- [SET EXERCISE] Narrow the data below down to the lines containing "FreeCAD".
━━━━━ AVAILABLE DATA ━━━━━
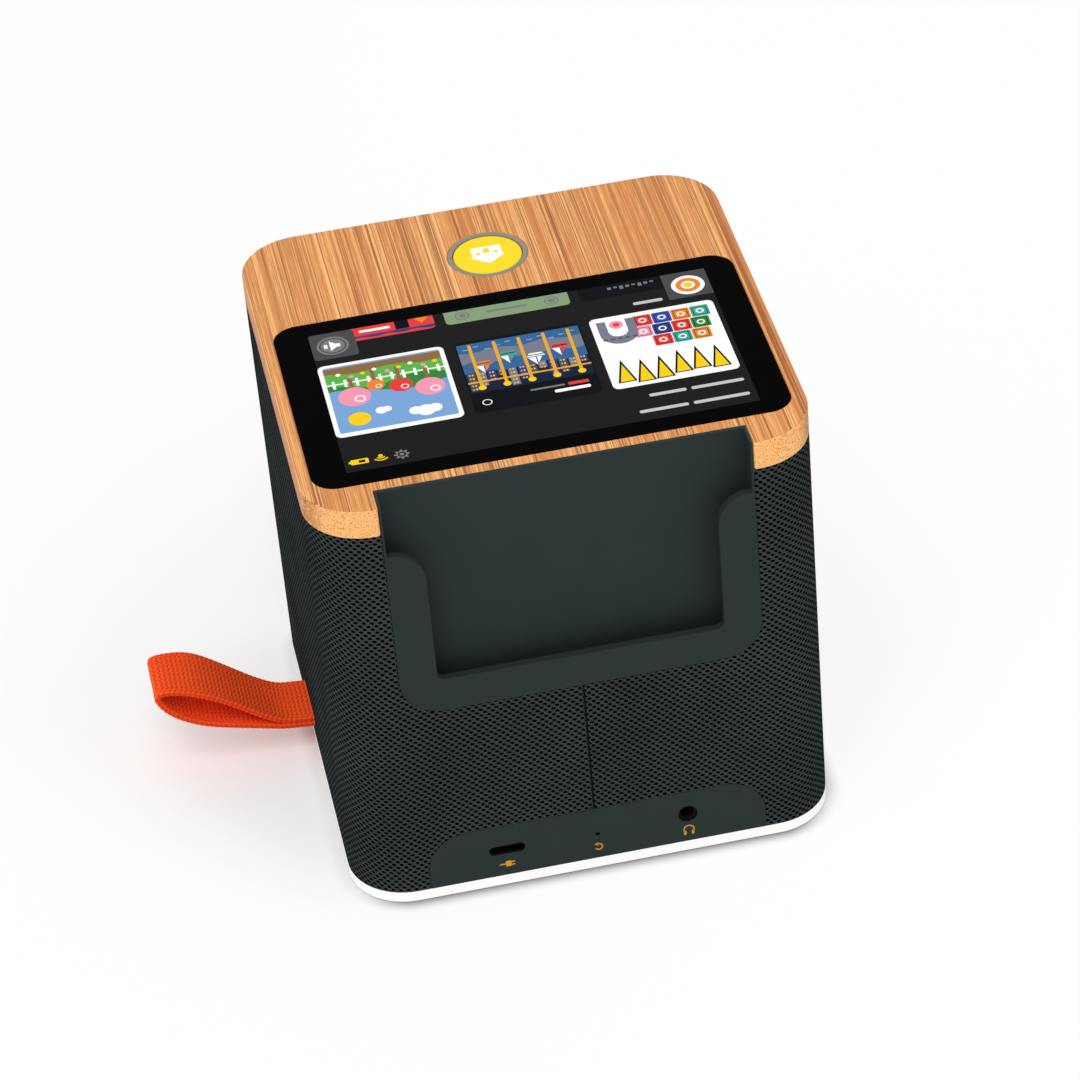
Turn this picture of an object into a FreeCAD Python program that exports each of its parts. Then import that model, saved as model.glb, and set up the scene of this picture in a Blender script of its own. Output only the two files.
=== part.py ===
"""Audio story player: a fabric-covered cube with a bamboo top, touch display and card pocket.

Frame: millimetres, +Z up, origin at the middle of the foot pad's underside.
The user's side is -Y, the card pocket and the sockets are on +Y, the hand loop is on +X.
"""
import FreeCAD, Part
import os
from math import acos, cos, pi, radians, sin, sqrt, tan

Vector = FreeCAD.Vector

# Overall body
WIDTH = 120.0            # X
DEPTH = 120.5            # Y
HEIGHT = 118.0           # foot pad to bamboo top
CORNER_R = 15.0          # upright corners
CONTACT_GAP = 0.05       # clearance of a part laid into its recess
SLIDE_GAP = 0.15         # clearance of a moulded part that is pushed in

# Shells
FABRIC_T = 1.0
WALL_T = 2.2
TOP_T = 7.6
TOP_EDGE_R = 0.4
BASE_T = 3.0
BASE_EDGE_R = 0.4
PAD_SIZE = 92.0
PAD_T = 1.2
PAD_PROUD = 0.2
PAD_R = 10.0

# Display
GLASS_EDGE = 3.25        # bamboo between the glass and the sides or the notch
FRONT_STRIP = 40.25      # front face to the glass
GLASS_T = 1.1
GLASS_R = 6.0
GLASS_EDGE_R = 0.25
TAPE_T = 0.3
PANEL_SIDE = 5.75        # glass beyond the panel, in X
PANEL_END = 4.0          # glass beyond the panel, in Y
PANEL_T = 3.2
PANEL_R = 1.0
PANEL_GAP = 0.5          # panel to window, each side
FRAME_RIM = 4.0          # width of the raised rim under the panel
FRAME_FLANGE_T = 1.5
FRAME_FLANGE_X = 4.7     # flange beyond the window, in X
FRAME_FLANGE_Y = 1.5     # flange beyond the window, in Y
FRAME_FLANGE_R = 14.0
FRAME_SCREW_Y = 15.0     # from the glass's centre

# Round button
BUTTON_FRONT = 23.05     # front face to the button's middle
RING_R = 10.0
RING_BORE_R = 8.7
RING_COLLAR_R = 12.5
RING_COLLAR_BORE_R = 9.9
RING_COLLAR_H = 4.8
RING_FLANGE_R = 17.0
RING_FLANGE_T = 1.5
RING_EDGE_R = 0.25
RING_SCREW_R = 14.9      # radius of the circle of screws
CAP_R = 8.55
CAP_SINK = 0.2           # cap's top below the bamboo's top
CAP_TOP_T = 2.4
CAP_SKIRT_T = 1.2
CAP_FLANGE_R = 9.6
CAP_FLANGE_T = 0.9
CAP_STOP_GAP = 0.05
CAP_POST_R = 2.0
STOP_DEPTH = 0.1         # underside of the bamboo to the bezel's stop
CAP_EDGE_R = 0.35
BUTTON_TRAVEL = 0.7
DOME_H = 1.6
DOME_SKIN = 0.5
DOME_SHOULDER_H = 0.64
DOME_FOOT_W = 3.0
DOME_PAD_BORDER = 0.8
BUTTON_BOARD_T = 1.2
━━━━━
- [OUTPUT OF THE EXERCISE]
Turn this picture of an object into a FreeCAD Python program that exports each of its parts. Then import that model, saved as model.glb, and set up the scene of this picture in a Blender script of its own. Output only the two files.
import FreeCAD, Part
Vector = FreeCAD.Vector